My oldest VIC-20 is just about to turn 35 years old and my youngest C64 is 30 years old. Keeping them in good working order is far more important than maintaining the looks.

If somebody couldn't care less for looks, I am quite sure you could find modern equivalents for just about all parts inside antique radios and TVs. Not so with Commodore computers.

Right now, just for the C64, the SID, PLA and the logic chips are just about the only thing you can replace with a modern equivalent. In the C128, there is the SID and just about nothing else.

Think about it.
 
Well, for the record, I'm a "Catch the wave" sort of guy. I'm good with whatever works. But I can see it for antique radios (not that it is how I restore old radios, but I do appreciate craftsmanship). And if that's how someone wants to restore their old iron, who am I to criticize?

As for spare parts, I've got enough 64's and 128's to keep me stocked for quite a while.
 
To each his own way.

I know what matters to me first is what I see on my instruments (scope, logic analyser, multimeter), then I look for the least time consuming and/or risky way to fix the problem and after that is what I see on the bill of material. Cosmetic details are the absolute least of my concerns.
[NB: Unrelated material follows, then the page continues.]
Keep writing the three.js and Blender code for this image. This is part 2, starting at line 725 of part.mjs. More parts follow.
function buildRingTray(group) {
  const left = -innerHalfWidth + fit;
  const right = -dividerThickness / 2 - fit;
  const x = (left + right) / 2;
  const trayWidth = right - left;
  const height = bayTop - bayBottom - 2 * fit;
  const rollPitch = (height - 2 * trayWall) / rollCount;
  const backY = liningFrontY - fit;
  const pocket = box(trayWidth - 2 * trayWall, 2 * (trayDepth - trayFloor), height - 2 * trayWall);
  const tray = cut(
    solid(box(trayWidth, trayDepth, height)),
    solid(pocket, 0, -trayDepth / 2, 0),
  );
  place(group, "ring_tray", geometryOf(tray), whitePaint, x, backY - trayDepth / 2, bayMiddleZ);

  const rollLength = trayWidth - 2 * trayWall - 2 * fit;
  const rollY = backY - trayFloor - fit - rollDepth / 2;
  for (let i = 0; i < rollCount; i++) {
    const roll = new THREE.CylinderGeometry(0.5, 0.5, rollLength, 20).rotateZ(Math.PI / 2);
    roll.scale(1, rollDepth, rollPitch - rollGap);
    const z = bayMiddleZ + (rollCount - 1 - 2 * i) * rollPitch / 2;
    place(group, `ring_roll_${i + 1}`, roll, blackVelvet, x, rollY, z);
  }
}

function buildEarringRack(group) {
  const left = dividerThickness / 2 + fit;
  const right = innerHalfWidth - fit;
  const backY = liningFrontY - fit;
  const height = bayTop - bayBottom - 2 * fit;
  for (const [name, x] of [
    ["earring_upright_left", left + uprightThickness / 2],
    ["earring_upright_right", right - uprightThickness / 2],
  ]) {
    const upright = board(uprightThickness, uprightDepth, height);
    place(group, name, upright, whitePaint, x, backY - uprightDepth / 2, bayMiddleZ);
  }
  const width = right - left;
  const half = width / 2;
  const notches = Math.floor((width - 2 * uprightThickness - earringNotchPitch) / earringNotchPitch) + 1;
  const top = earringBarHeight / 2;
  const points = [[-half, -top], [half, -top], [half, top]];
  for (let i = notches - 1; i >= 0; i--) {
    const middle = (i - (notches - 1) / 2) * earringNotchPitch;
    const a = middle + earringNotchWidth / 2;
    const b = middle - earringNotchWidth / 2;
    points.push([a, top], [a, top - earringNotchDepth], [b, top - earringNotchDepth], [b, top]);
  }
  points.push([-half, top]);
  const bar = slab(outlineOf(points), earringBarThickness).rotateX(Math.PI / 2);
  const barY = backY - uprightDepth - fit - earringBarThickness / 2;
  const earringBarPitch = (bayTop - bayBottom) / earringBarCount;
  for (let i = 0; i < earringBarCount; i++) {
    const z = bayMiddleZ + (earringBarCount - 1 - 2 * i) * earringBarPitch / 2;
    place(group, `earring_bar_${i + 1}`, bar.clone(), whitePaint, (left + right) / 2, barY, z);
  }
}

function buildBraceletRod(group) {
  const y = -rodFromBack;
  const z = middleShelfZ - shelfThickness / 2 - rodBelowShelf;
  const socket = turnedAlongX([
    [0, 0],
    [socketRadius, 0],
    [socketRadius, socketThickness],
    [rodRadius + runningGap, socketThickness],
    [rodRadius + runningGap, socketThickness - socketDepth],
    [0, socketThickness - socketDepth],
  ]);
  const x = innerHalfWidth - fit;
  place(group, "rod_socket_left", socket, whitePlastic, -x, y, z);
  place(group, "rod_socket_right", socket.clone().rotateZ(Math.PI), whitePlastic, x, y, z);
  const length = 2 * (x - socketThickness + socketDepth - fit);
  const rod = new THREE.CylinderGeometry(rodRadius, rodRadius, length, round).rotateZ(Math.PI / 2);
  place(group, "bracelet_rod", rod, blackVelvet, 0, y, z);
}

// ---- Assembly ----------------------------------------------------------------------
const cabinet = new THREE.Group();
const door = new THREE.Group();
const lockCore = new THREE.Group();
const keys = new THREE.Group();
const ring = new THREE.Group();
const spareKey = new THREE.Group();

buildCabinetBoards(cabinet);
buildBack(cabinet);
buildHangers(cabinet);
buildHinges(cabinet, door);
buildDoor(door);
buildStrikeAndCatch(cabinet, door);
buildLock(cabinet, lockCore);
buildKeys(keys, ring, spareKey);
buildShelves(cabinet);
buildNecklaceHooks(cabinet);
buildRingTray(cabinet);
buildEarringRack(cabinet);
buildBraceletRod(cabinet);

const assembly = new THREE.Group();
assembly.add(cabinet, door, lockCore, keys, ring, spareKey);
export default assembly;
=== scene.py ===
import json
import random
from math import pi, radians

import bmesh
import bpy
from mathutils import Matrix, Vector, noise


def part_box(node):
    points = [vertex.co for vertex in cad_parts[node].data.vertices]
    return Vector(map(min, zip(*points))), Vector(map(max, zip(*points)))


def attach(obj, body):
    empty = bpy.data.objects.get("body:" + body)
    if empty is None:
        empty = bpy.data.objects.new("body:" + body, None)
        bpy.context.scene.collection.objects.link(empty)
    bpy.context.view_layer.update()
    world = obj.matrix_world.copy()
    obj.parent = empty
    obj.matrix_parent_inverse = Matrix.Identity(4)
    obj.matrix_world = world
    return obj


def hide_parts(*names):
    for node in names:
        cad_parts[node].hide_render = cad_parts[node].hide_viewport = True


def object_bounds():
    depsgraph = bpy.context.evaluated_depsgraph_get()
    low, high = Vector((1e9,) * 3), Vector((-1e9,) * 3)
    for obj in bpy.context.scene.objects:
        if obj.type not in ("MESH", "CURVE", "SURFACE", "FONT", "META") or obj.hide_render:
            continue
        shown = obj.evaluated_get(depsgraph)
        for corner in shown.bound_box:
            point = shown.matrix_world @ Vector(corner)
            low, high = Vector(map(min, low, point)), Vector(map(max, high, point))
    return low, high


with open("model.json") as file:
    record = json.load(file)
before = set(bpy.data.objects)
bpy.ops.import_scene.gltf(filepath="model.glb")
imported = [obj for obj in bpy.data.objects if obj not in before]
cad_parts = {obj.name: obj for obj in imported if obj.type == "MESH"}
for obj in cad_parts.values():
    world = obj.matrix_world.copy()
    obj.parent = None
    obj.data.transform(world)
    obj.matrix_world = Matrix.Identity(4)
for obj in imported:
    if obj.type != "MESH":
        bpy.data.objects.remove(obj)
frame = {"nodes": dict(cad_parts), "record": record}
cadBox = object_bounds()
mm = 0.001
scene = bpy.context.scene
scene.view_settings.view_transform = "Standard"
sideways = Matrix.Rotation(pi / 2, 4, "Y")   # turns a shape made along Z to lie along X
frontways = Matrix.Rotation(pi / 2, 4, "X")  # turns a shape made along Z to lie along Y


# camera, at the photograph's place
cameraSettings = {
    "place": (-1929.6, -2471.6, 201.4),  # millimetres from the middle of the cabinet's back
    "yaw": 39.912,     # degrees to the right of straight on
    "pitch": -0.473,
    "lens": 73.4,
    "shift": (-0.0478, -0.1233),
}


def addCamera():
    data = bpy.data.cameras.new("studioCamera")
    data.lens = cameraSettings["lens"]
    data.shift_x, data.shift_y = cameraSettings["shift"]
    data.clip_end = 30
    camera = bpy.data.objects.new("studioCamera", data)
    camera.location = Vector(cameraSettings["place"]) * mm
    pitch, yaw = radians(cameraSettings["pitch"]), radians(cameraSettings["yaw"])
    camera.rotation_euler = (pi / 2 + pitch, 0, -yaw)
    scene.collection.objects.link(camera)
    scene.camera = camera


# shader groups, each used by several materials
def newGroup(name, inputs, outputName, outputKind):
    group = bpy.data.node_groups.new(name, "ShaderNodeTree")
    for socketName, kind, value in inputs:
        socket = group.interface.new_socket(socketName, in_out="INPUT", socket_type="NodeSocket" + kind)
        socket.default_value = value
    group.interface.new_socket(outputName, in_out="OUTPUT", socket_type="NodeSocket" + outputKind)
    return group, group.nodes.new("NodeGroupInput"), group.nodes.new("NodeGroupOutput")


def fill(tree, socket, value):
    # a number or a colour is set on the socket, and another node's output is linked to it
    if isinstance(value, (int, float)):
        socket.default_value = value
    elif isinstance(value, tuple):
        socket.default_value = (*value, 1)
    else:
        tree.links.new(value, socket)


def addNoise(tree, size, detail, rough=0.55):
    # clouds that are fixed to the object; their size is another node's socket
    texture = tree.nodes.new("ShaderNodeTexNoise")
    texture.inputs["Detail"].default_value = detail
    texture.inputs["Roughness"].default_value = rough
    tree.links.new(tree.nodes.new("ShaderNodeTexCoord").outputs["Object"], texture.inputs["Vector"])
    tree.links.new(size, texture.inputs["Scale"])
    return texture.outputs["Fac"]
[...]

Concerns for cosmetic details usually results in repairs that don't last or that can be damaging to the equipment involved.
 
When it comes to my own gear, then function is the main priority, but when I'm fixing things for other people, I try to achieve the visual or originality goals they request, but nothing that would compromise or possibly damage the equipment.

Bryce.

Gesendet von meinem Motorola DynaTEC 8000X mit Tapatalk 2.
 
I know this is an old thread but I am on the same quest as the original OP. I don't mind replacing the crystal with a oscillator. What would be involved to do this?
As the original crystal has 2 legs where would you feed the signal from the oscillator to?